Path planning often involves optimizing multiple conflicting objectives, such as fuel usage, path risk, arrivals times, etc. A common strategy is to take the weighted-sum of the objectives, which leads to a scalarized single-objective problem that can be solved by the existing algorithms. I believe that simply scalarizing the objectives (with some assumed weight) may often over-simplify the problem, and multi-objective planning techniques can identify the inherent trade-off between objectives and thus provide new insights about the task. A fundamental challenge in multi-objective planning is the large number of incomparable solutions (i.e. Pareto-optimal solutions), and we address this challenge by incrementally building a data structure during the computational process to efficiently manage the Pareto-optimal solutions. Consequently, our method expedites the existing multi-objective search techniques for up to an order of magnitude [D1]. We have also developed multi-objective planners to handle dynamic environments [D2,D3] that are common in robotics applications, and to address multi-agent multi-objective planning problems [C1,C2].

Optimality Bounds in Motion Planning

One frequent question I received from manufacturers when I was in BITO was that “Can you improve the transportation efficiency of the mobile robots by 10%?”, which is a fair question as the solution quality directly affects the logistic costs and hence the profits. It turns out that this question is hard to answer since there is no method to obtain the true optimum for many motion planning problems in real-world with continuous space and time. To address the challenge, we started by developing an approach that can compute tight lower bounds (of the true optimum) for a motion planning problem in continuous space and time among dynamic obstacles [E1]. The lower bounding method here differs from the vast majority of existing methods (such as A*, RRT, etc) that compute a feasible solution, whose cost is an upper bound of the true optimum.
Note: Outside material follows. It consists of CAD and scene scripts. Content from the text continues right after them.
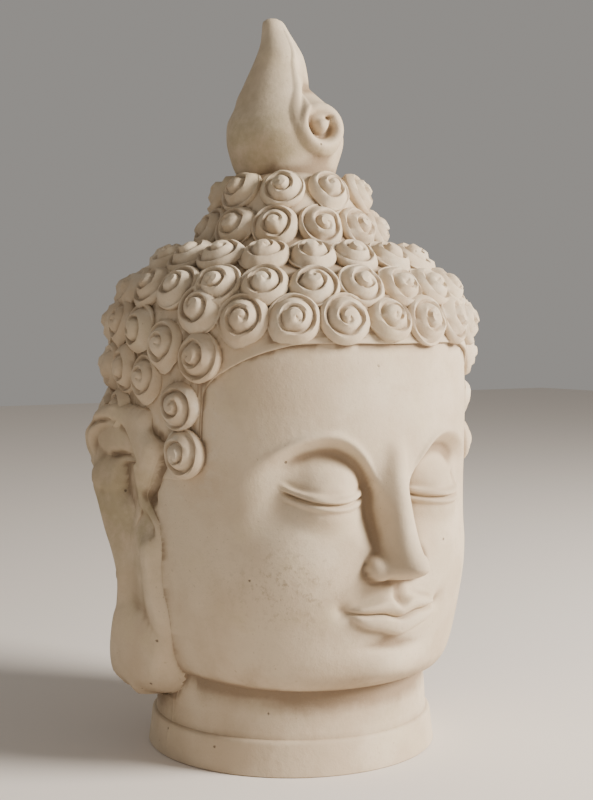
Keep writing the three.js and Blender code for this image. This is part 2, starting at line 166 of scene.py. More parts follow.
brow = dict(peakSide=37, rise=13, innerDrop=27, innerReach=29, outerDrop=15, outerReach=30, edge=1.3)
eyes = dict(lidsDrop=10.5, sag=3.0, outerLift=1.4,  # the line in which the lids meet
            socket=-7.5, ball=8.6, ballSide=23.5, ballHeight=19, slit=-2.0)
lips = dict(half=27.0, cornerLift=3.0, wave=1.3, waveReach=5, bows=0.7, bowsSide=10,  # the line between them
            upperHeight=7.8, lowerHeight=9.2, upperStand=4.8, lowerStand=5.2, slit=-2.0)
nose = dict(tipRise=6.5, rootRise=10, stand=23, bridge=0.16, slim=5.6, widening=5.6,
            wingSide=10.4, wingDrop=1.4, wingWidth=7.6, wingHeight=6.8, wingStand=10)


def browLine(x):
    # the brow's arch: highest over the pupil, falling fast to the nose and slowly to the temple
    inner = brow["innerDrop"] * (np.clip(brow["peakSide"] - x, 0, None) / brow["innerReach"]) ** 2.1
    outer = brow["outerDrop"] * (np.clip(x - brow["peakSide"], 0, None) / brow["outerReach"]) ** 1.9
    return face["brow"] + brow["rise"] - inner - outer


def lidLine(x):
    # where the closed lids meet: the parabola sag u^2 + lift u, whose outer corner is a little higher
    u = (x - face["eyeWidth"]) / (face["eyeWidth"] / 2)
    return face["eye"] - eyes["lidsDrop"] + eyes["sag"] * u ** 2 + eyes["outerLift"] * u


def mouthLine(x):
    # where the lips meet: a parabola that rises to the corners, with a shallow wave on it in the middle
    lifted = face["mouth"] + lips["cornerLift"] * (x / lips["half"]) ** 2
    wave, bows = bell(x, lips["waveReach"]), bell(x - lips["bowsSide"], lips["waveReach"])
    return lifted - lips["wave"] * wave + lips["bows"] * bows


def noseRelief(x, z):
    # a ridge growing from the brow to a round tip, with a wing on each side and a nostril under it
    tip, root = face["noseBase"] + nose["tipRise"], face["brow"] + nose["rootRise"]
    bridge = nose["bridge"]
    growth = bridge * ease(root + 6, root - 8, z) + (1 - bridge) * share(root, tip, z) ** 1.35
    under = np.sqrt(1 - share(tip, tip - 8, z) ** 2)
    width = nose["slim"] + nose["widening"] * share(root, tip, z) ** 1.4
    ridge = nose["stand"] * growth * under * np.exp(-(x / width) ** 2.4)
    ball = 3.0 * bell(x, 7) * bell(z - tip, 6) * under
    beside, above = x - nose["wingSide"], z - tip + nose["wingDrop"]
    wing = nose["wingStand"] * dome(beside, above, nose["wingWidth"], nose["wingHeight"]) ** 0.8
    crease = -0.8 * bell(np.hypot(beside, above) - 8, 1.4) * ease(9, 14, x)
    nostril = -3.5 * bell(x - 6.5, 2.8) * bell(z - tip + 6.2, 1.8)
    return softMax(ridge + ball, wing, 4) - 2 + nostril + crease


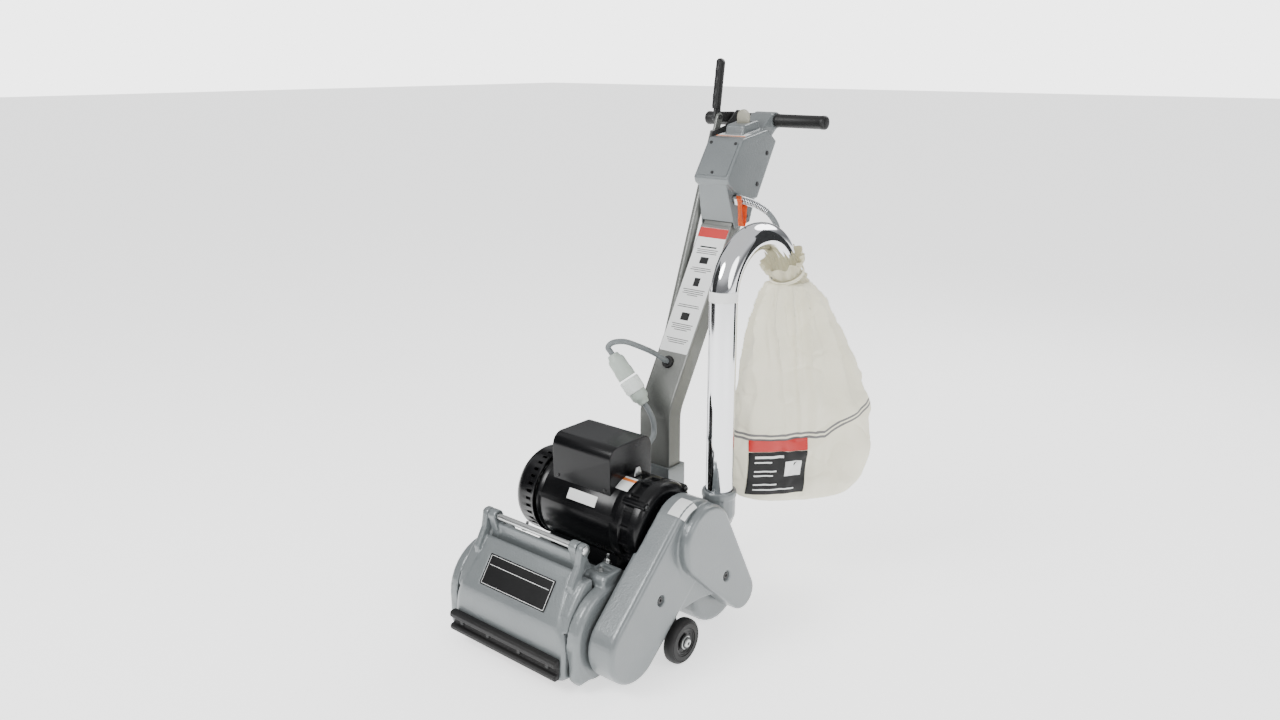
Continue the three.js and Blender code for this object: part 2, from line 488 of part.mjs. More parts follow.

The key insight behind our approach is to systematically generate relaxed problems whose solution costs are guaranteed to be lower bounds of the true optimum. The computed tight lower bounds can help estimate how far a feasible solution deviates from the true optimum and thus provide “performance certificates” of the feasible solution executed by the robot.

Ergodic Coverage

Hazardous materials leakage can lead to heavy economic losses or casualties in manufacturing and warehousing. The search and rescue mission in this scenario often involves conflicting objectives such as localizing the leakage sources while finding survivors. We formulate and solve a multi-objective trajectory optimization problem that aims to find ergodic trajectories with respect to multiple information maps [F1]. Here, each information map is a probability distribution that encodes one type of information (such as possible locations of leakage or survivors), and a trajectory is ergodic w.r.t. an information map if the amount of time spent in each region is proportional to the amount of information in that region. We develop a framework that can leverage the existing single-objective ergodic search methods while providing theoretic guarantees on the Pareto-optimality of the computed solution.

Other Early Research

During my master study, I worked on path and motion planning for wheeled and snake robots. I leverage differential geometry and search-based path planning to plan path and motion for the robot with non-Euclidean shape spaces [Z1] and in environments with the underlying low-dimensional manifold structure [Z2].